Comment to Astronomical League
I had to try several times to get the LONG captcha code right. My eyes are really tired and it makes no sense. Finally realized they were using case sensitive. It failed because it was more than 1024 characters. Did they tell me there was a limit? No. Did they warn me that I went over the limit? No. So I posted it here, and will never get the email verification on my time schedule. And my (I think useful things here) won’t be read. They said “email verification” but it is not automated. So maybe wasted my time. It is so hard knowing what people and organizations are like. There are no standards for Internet practice and everyone just does what they want, when they want. I am supposed to write policies for that sort of thing. It would be much easier if people would actually look at their sites from outside, their email practices from out side.
Hello,
I just joined the Astronomical League and received two copies of Reflector. The return address says “Membership Secretary” but none listed on your site. I wanted to mention something to you (letter to the editor kind of thing). Peggy Walker, in Standing on the Shoulders of Giants, everyone “viewing through an eyepiece”. I always found it a horrible experience. I would update it to “viewing the images and data through a screen”. I can get a screen with better than human resolution. But anything is better than staring through a cheap telescope. And the big ones are all done through computers now anyway. So why in the world push for “looking through an eyepiece”?
Every time I go to the website of an observatory of any size, the process of just seeing what they can do is tedious and off-putting. There are schedules and hurdles for everything. I am encouraging online all sky cameras to cover the whole sky continuously for the whole earth so the earth’s sky is available to every person on earth – clear, lossless, complete – 24/7 from any view point. That is not yet possible without putting lots of cameras in space. But at least every major city should provide its citizens with a clear sky view, if they are not going to have dark skies and clear electromagnetic skies.
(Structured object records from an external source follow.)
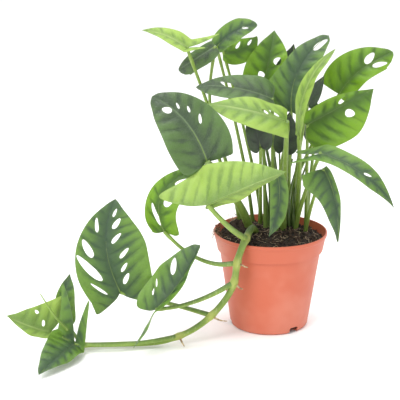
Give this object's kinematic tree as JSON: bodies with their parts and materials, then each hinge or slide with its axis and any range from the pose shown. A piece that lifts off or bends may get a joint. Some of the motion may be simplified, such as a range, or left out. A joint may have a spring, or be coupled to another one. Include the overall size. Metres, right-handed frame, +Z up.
{
  "type": "potted monstera plant",
  "caption": "Small potted climbing monstera with holed leaves, upright leaves from the soil and one vine trailing over the rim onto the floor.",
  "frame": {"origin": "centre of the flat underside of the pot, on the floor it stands on", "axes": "+Z up, +X along the object's longest extent, away from the end of the trailing vine, +Y towards the back, with the vine's floor end at low X"},
  "size_m": [0.3948, 0.2157, 0.3294],
  "materials": {
    "pot_plastic": "satin",
    "soil": "matte",
    "vine": "satin",
    "stalk": "satin",
    "leaf_green": "satin",
    "leaf_light": "satin"
  },
  "bodies": {
    "root": {"pot": "pot_plastic", "soil": "soil", "vine_stem": "vine", "leaf_vine_large": "leaf_green", "stalk_vine_large": "stalk", "leaf_vine_folded": "leaf_green", "stalk_vine_folded": "stalk", "leaf_vine_end_left": "leaf_light", "stalk_vine_end_left": "stalk", "leaf_vine_end_back": "leaf_green", "stalk_vine_end_back": "stalk", "leaf_vine_end_front": "leaf_green", "stalk_vine_end_front": "stalk", "leaf_low_front": "leaf_green", "stalk_low_front": "stalk", "leaf_low_back": "leaf_green", "stalk_low_back": "stalk", "leaf_dark_left": "leaf_green", "stalk_dark_left": "stalk", "leaf_pale_middle": "leaf_light", "stalk_pale_middle": "stalk", "leaf_inner_dark": "leaf_green", "stalk_inner_dark": "stalk", "leaf_inner_right": "leaf_green", "stalk_inner_right": "stalk", "leaf_inner_middle": "leaf_green", "stalk_inner_middle": "stalk", "leaf_upper_middle": "leaf_light", "stalk_upper_middle": "stalk", "leaf_pale_top_left": "leaf_light", "stalk_pale_top_left": "stalk", "leaf_hanging_top_left": "leaf_green", "stalk_hanging_top_left": "stalk", "leaf_grey_top_left": "leaf_green", "stalk_grey_top_left": "stalk", "leaf_bright_top_left": "leaf_green", "stalk_bright_top_left": "stalk", "leaf_tall_middle": "leaf_light", "stalk_tall_middle": "stalk", "leaf_tall_back": "leaf_green", "stalk_tall_back": "stalk", "leaf_tall_right": "leaf_green", "stalk_tall_right": "stalk", "leaf_edge_on_right": "leaf_light", "stalk_edge_on_right": "stalk", "leaf_small_right": "leaf_green", "stalk_small_right": "stalk", "leaf_high_right": "leaf_green", "stalk_high_right": "stalk", "leaf_bright_right": "leaf_green", "stalk_bright_right": "stalk", "leaf_drooping_right": "leaf_green", "stalk_drooping_right": "stalk", "leaf_hanging_right": "leaf_green", "stalk_hanging_right": "stalk", "leaf_small_hanging": "leaf_light", "stalk_small_hanging": "stalk", "shoot_trailing": "stalk", "shoot_right": "stalk"}
  },
  "joints": []
}
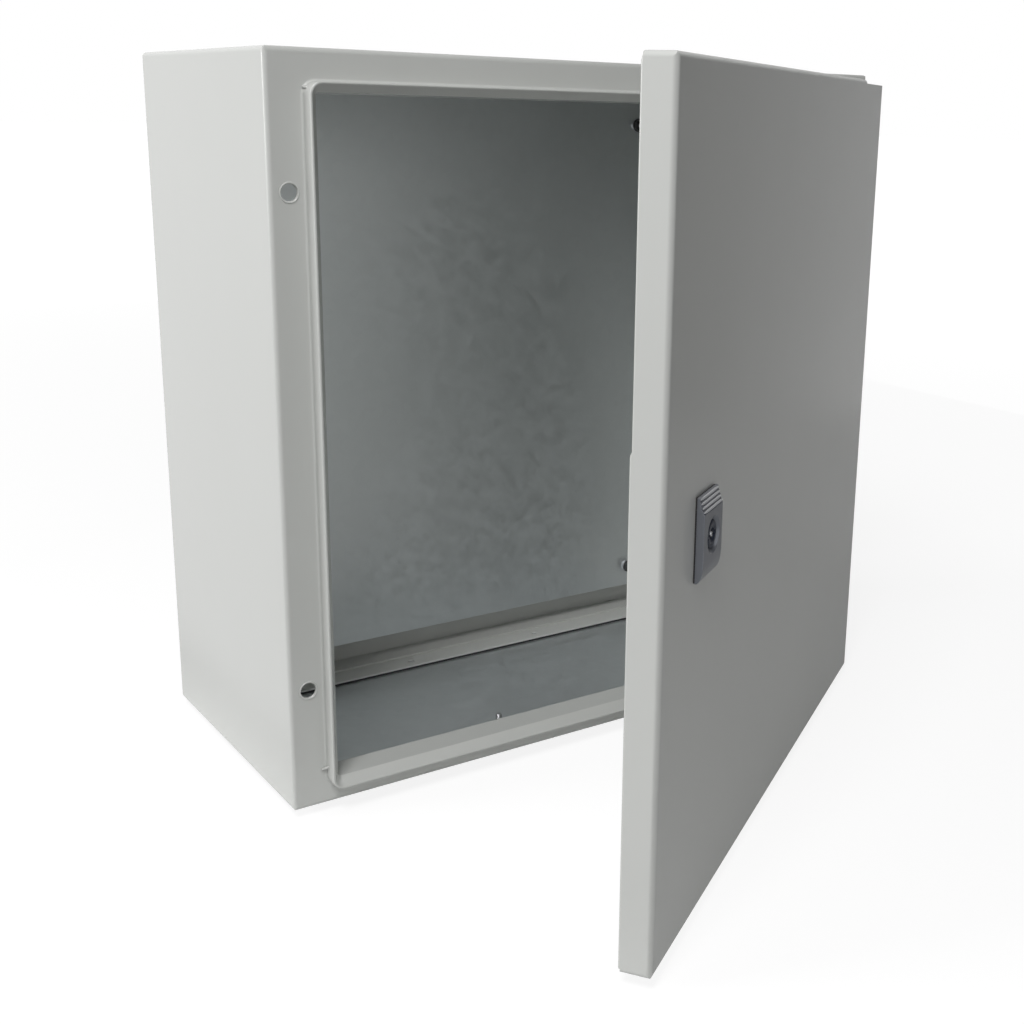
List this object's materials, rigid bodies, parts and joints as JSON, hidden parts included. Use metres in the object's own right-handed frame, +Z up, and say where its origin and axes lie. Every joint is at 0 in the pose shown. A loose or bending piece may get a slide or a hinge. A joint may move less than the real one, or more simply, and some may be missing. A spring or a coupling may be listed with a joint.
{
  "type": "wall-mounted steel enclosure",
  "caption": "Wall-mounted sheet-steel enclosure with a hinged door, rain lip, quarter-turn lock, mounting plate and gland plate.",
  "frame": {"origin": "centre of the four wall-fixing holes, on the plane of the wall", "axes": "+X to the right seen from the front, +Y into the wall, +Z up; the door faces -Y and hangs on the +X side"},
  "size_m": [0.5008, 0.5192, 0.507],
  "materials": {
    "paint": "semi-gloss light grey powder coat with a fine orange peel",
    "galvanised": "galvanised sheet with a soft spangle",
    "zinc": "zinc-plated, satin",
    "black_steel": "black passivated",
    "diecast": "die-cast zinc, fine matt",
    "insert": "dark blue-black, slightly glossy",
    "gasket": "foamed polyurethane, matt"
  },
  "bodies": {
    "enclosure": {"body_wrapper": "paint", "back_panel": "paint", "mounting_plate": "galvanised", "plate_studs": "zinc", "plate_washers": "zinc", "plate_nuts": "black_steel", "gland_plate": "galvanised", "gland_gasket": "gasket", "gland_screws": "zinc", "body_earth_stud": "zinc", "body_earth_nut": "zinc", "upper_hinge_bracket": "diecast", "lower_hinge_bracket": "diecast", "hinge_bracket_screws": "zinc"},
    "door": {"door_panel": "paint", "door_gasket": "gasket", "upper_hinge_leaf": "diecast", "lower_hinge_leaf": "diecast", "upper_hinge_pin": "zinc", "lower_hinge_pin": "zinc", "hinge_leaf_nuts": "zinc", "door_earth_stud": "zinc", "door_earth_nut": "zinc", "lock_housing": "diecast", "lock_seal": "gasket", "lock_nut": "zinc"},
    "lock_cylinder": {"lock_insert": "insert", "lock_cam": "zinc", "cam_screw": "zinc"}
  },
  "joints": [
    {"name": "door_hinge", "type": "hinge", "parent": "enclosure", "child": "door", "pos_m": [0.243, -0.243, 0], "axis": [0, 0, 1], "range_deg": [-33.5, 86.5]},
    {"name": "lock_turn", "type": "hinge", "parent": "door", "child": "lock_cylinder", "pos_m": [-0.10712, -0.48313, -0.0075], "axis": [-0.5519, 0.8339, 0], "range_deg": [0, 90]}
  ]
}
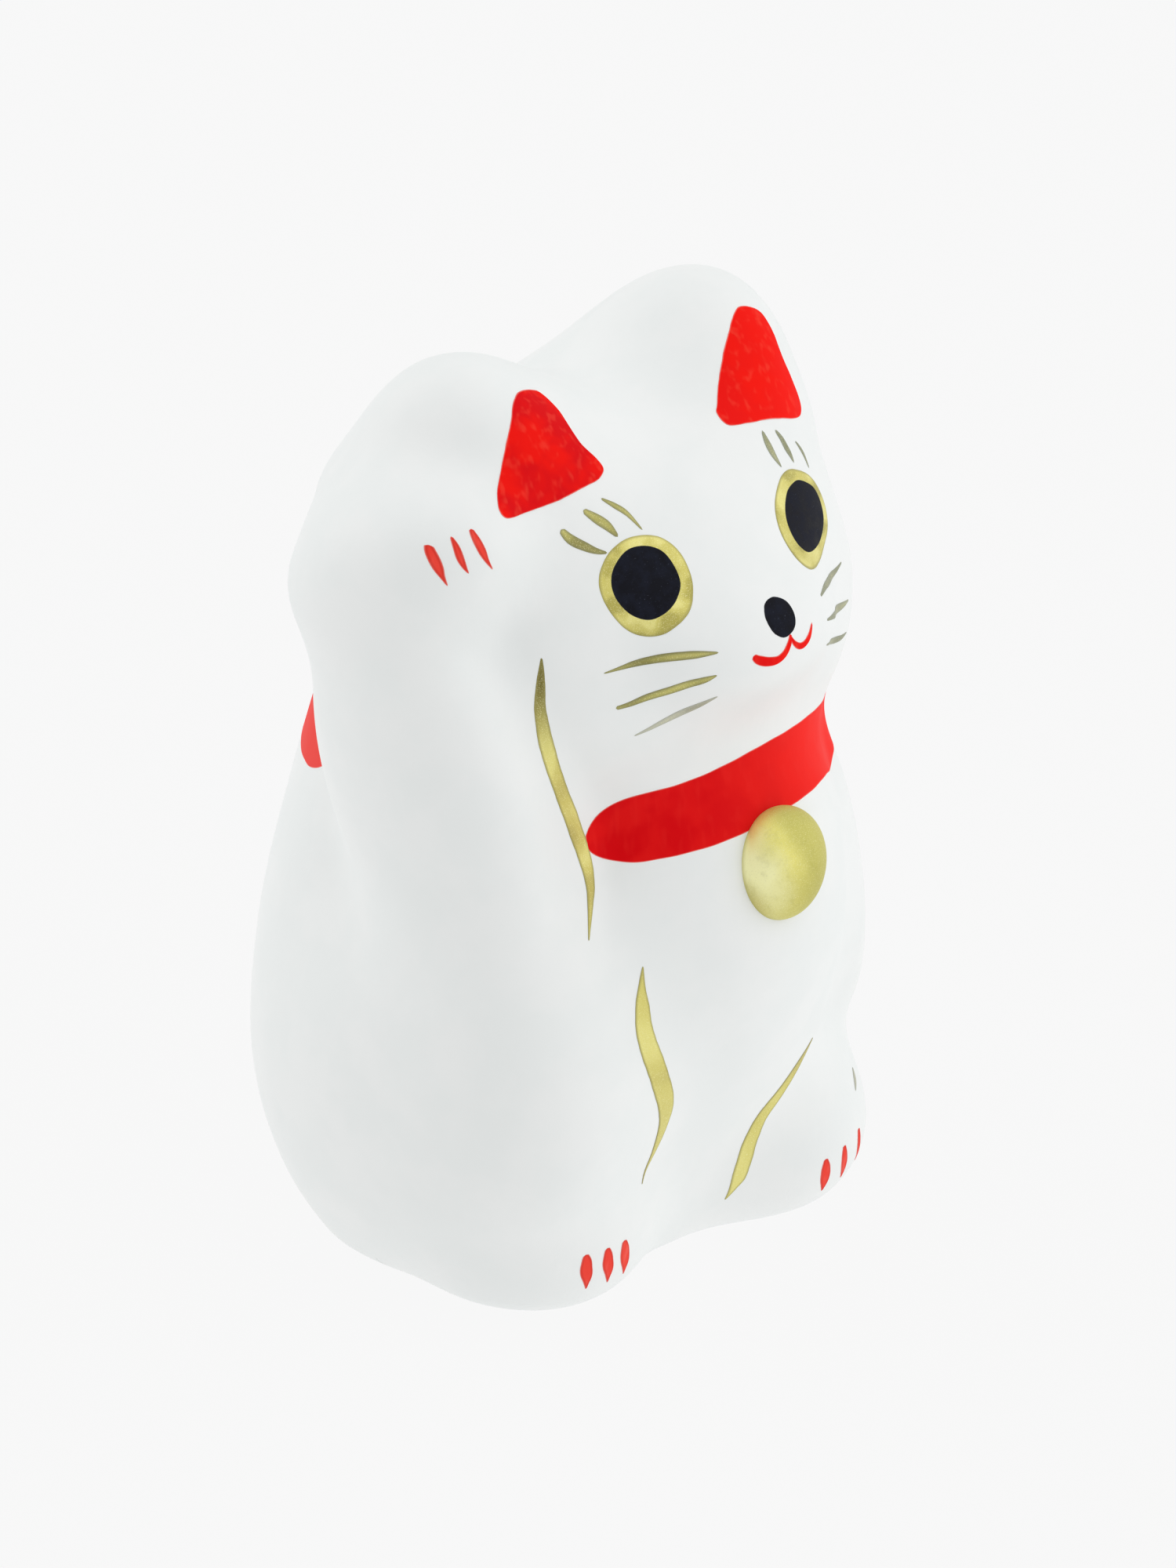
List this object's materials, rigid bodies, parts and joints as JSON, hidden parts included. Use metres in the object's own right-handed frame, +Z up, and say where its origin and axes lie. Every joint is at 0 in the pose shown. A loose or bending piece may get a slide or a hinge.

I am too tired to be eloquent. Just something I have been working on the last few years.
I am happy to no receive a paper copy of the magazine. If you can let me see the images online in lossless format. I love pixels – if they are real pixels and not smushed with lossy compression algorithms. That article on algorithms missed the point it you have to share algorithms globally for them to be useful, Describing them in text on paper (PDF is “paper” for all things on the Internet) is a huge waste of global human time. I can show you the numbers.
Sorry to rattle on. Thanks for your help. I got a magnifying glass and read the inside cover for contact information. Still did not see “Membership Secretary”
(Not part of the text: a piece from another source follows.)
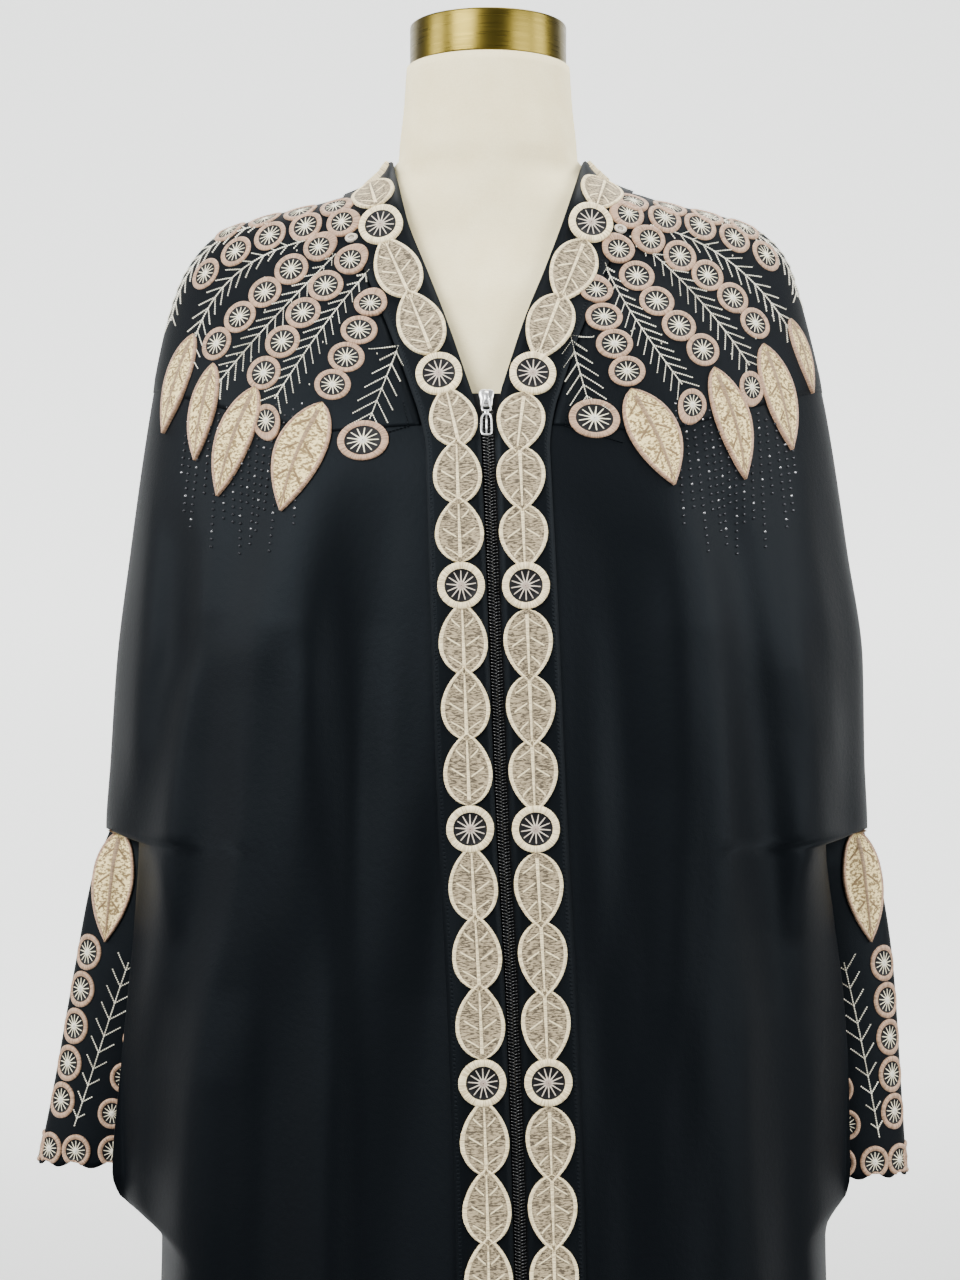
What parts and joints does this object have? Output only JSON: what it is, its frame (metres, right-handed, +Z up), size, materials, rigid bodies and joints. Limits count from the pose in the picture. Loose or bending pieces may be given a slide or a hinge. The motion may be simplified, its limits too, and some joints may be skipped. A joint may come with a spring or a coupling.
{
  "type": "abaya on a dress form",
  "caption": "Full-length black abaya with bat-wing sleeves, embroidered yokes and cuffs, leaf braid and a front zip, on a limbless dress form.",
  "frame": {"origin": "centre of the round base's underside", "axes": "+Z up along the pole, the garment's front faces -Y, and the wearer's left is at +X"},
  "size_m": [0.6596, 0.4054, 1.5503],
  "materials": {
    "back": "black satin-backed crepe with a soft sheen",
    "band_left": "black satin-backed crepe band, seamed and pressed",
    "band_right": "black satin-backed crepe band, seamed and pressed",
    "braid_left": "cream satin-stitched leaf-and-disc braid",
    "braid_neck": "cream satin-stitched leaf braid",
    "braid_right": "cream satin-stitched leaf-and-disc braid",
    "cuff_leaf_back_left": "tan stitched leaf with a satin edge",
    "cuff_leaf_back_right": "tan stitched leaf with a satin edge",
    "cuff_leaf_front_left": "tan stitched leaf with a satin edge",
    "cuff_leaf_front_right": "tan stitched leaf with a satin edge",
    "cuff_left": "black crepe worked with ringed medallions, scalloped end",
    "cuff_right": "black crepe worked with ringed medallions, scalloped end",
    "form_base": "polished gold-coloured metal",
    "form_cap": "polished gold-coloured metal",
    "form_pole": "polished gold-coloured metal",
    "form_torso": "cream linen over a padded shell",
    "front_left": "black satin-backed crepe with a soft sheen",
    "front_right": "black satin-backed crepe with a soft sheen",
    "leaf_back_left_inner": "tan stitched leaf with a satin edge",
    "leaf_back_left_second": "tan stitched leaf with a satin edge",
    "leaf_back_left_sleeve": "tan stitched leaf with a satin edge",
    "leaf_back_left_third": "tan stitched leaf with a satin edge",
    "leaf_back_right_inner": "tan stitched leaf with a satin edge",
    "leaf_back_right_second": "tan stitched leaf with a satin edge",
    "leaf_back_right_sleeve": "tan stitched leaf with a satin edge",
    "leaf_back_right_third": "tan stitched leaf with a satin edge",
    "leaf_front_left_inner": "tan stitched leaf with a satin edge",
    "leaf_front_left_second": "tan stitched leaf with a satin edge",
    "leaf_front_left_sleeve": "tan stitched leaf with a satin edge",
    "leaf_front_left_third": "tan stitched leaf with a satin edge",
    "leaf_front_right_inner": "tan stitched leaf with a satin edge",
    "leaf_front_right_second": "tan stitched leaf with a satin edge",
    "leaf_front_right_sleeve": "tan stitched leaf with a satin edge",
    "leaf_front_right_third": "tan stitched leaf with a satin edge",
    "neck_band": "black satin-backed crepe band, seamed and pressed",
    "yoke_left_back": "black crepe worked with ringed medallions and fern sprigs",
    "yoke_left_front": "black crepe worked with ringed medallions and fern sprigs",
    "yoke_right_back": "black crepe worked with ringed medallions and fern sprigs",
    "yoke_right_front": "black crepe worked with ringed medallions and fern sprigs",
    "zip_coil": "black coil teeth",
    "zip_pull": "bright silver-coloured metal",
    "zip_slider": "bright silver-coloured metal",
    "zip_tape": "black woven tape"
  },
  "bodies": {
    "garment_and_form": {"back": "back", "band_left": "band_left", "band_right": "band_right", "braid_left": "braid_left", "braid_neck": "braid_neck", "braid_right": "braid_right", "cuff_leaf_back_left": "cuff_leaf_back_left", "cuff_leaf_back_right": "cuff_leaf_back_right", "cuff_leaf_front_left": "cuff_leaf_front_left", "cuff_leaf_front_right": "cuff_leaf_front_right", "cuff_left": "cuff_left", "cuff_right": "cuff_right", "form_base": "form_base", "form_cap": "form_cap", "form_pole": "form_pole", "form_torso": "form_torso", "front_left": "front_left", "front_right": "front_right", "leaf_back_left_inner": "leaf_back_left_inner", "leaf_back_left_second": "leaf_back_left_second", "leaf_back_left_sleeve": "leaf_back_left_sleeve", "leaf_back_left_third": "leaf_back_left_third", "leaf_back_right_inner": "leaf_back_right_inner", "leaf_back_right_second": "leaf_back_right_second", "leaf_back_right_sleeve": "leaf_back_right_sleeve", "leaf_back_right_third": "leaf_back_right_third", "leaf_front_left_inner": "leaf_front_left_inner", "leaf_front_left_second": "leaf_front_left_second", "leaf_front_left_sleeve": "leaf_front_left_sleeve", "leaf_front_left_third": "leaf_front_left_third", "leaf_front_right_inner": "leaf_front_right_inner", "leaf_front_right_second": "leaf_front_right_second", "leaf_front_right_sleeve": "leaf_front_right_sleeve", "leaf_front_right_third": "leaf_front_right_third", "neck_band": "neck_band", "yoke_left_back": "yoke_left_back", "yoke_left_front": "yoke_left_front", "yoke_right_back": "yoke_right_back", "yoke_right_front": "yoke_right_front", "zip_coil": "zip_coil", "zip_slider": "zip_slider", "zip_tape": "zip_tape"},
    "pull_tab": {"zip_pull": "zip_pull"}
  },
  "joints": [
    {"name": "pull_hinge", "type": "hinge", "parent": "garment_and_form", "child": "pull_tab", "pos_m": [-0.00167, -0.13445, 1.26347], "axis": [-1, 0, 0], "range_deg": [0, 140]}
  ]
}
Is it possible to hire someone to take lossless frames of a star in the sky and the region around it? Or a 10x image of part of the sky on a clear night? Maybe that is routine but I don’t see how to do it. I have ZWO cameras an no telescope, I will give the cameras to someone in exchange for some data. High frame rate region of interest images with tracking give 480 frames per second. It might need to be put on a thumb drive and mailed.
I don’t even know the words to describe it. I think every telescope on the Internet should be required to archive and share lossless images of the sky above them as a global public service. But no one is doing it at all. You get nothing or some really tiny tiny tiny piece of the sky that fits the interest of the people who own the telescope. But then there are billions of people who get nothing. NASA finally started posting lossless images. But I had to shame them, asking why the leading astronomical data source on the planet was only sharing “eye candy” – lossy, undocumented, untraceable images. After several years some groups are changing. But the vast majority of online images and image sequences are lossy. And that makes for wasted time for astronomy, meteorology, machine vision and many other uses of image sequences.